John Calipari had nice things to say about the player he was losing.

Want a scouting report? Here is what PBT’s NBA Draft expert — and Rotoworld writer — Ed Isaacson wrote about Murray for us at the start of the NCAA Tournament.
After an up-and-down start to the season, Murray flourished in the second half of the season once Coach John Calipari altered the offense to run him off of screens to get open for shots instead of letting him try to create. Murray is a great spot-shooter, with NBA range, but he is much worse off the dribble, knocking down just 33 percent of his dribble jumpers. While not exactly the point guard he was touted to be, he is a decent ballhandler, though Murray has a tendency to over-dribble hoping to create something. If he can get into the lane, he can be a creative finisher, with an array of short jumpers and floaters, but he doesn’t always have the speed burst to beat defenders off the dribble, so he relies on screens to get open.
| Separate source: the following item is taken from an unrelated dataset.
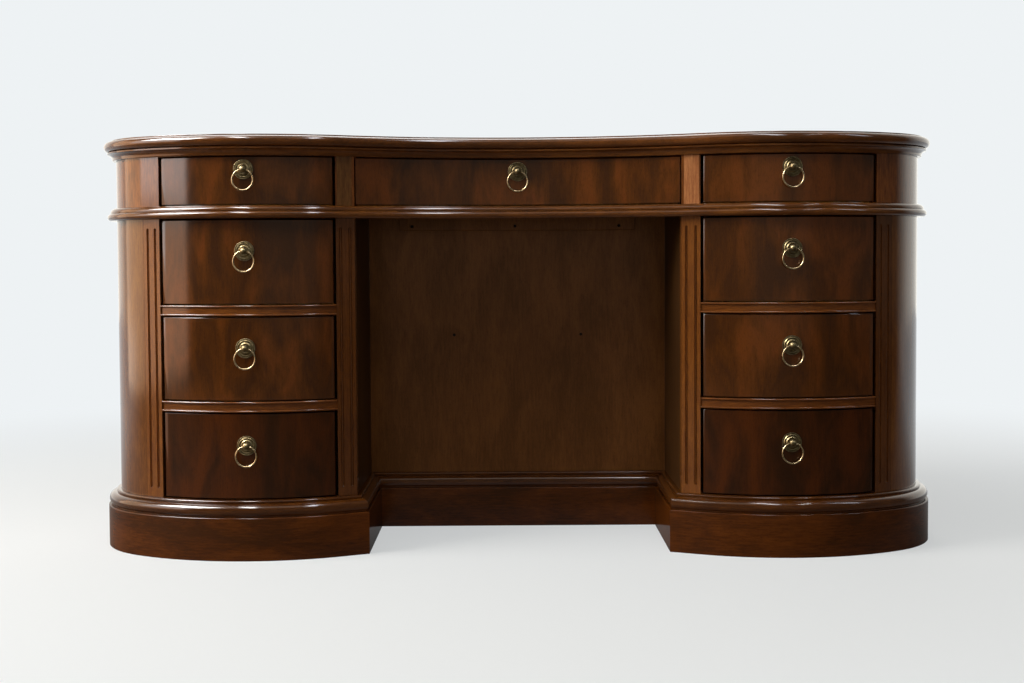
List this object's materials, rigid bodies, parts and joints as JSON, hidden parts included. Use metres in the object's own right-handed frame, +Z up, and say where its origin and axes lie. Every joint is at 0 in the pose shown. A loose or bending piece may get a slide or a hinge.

Murray can also be frustrating with his passing; he has shown good vision and passing ability, but his decision making is not very good. It’s not often you see someone touted as a point guard have a negative assist-to-turnover ratio. On defense, Murray is not very good, and needs works on a lot of the basic concepts, such as positioning. Murray has shown that he can knock down spot-up jumpers, but at just 6’4”, and as a poor defender, it may take a while for him to gain traction at the NBA level.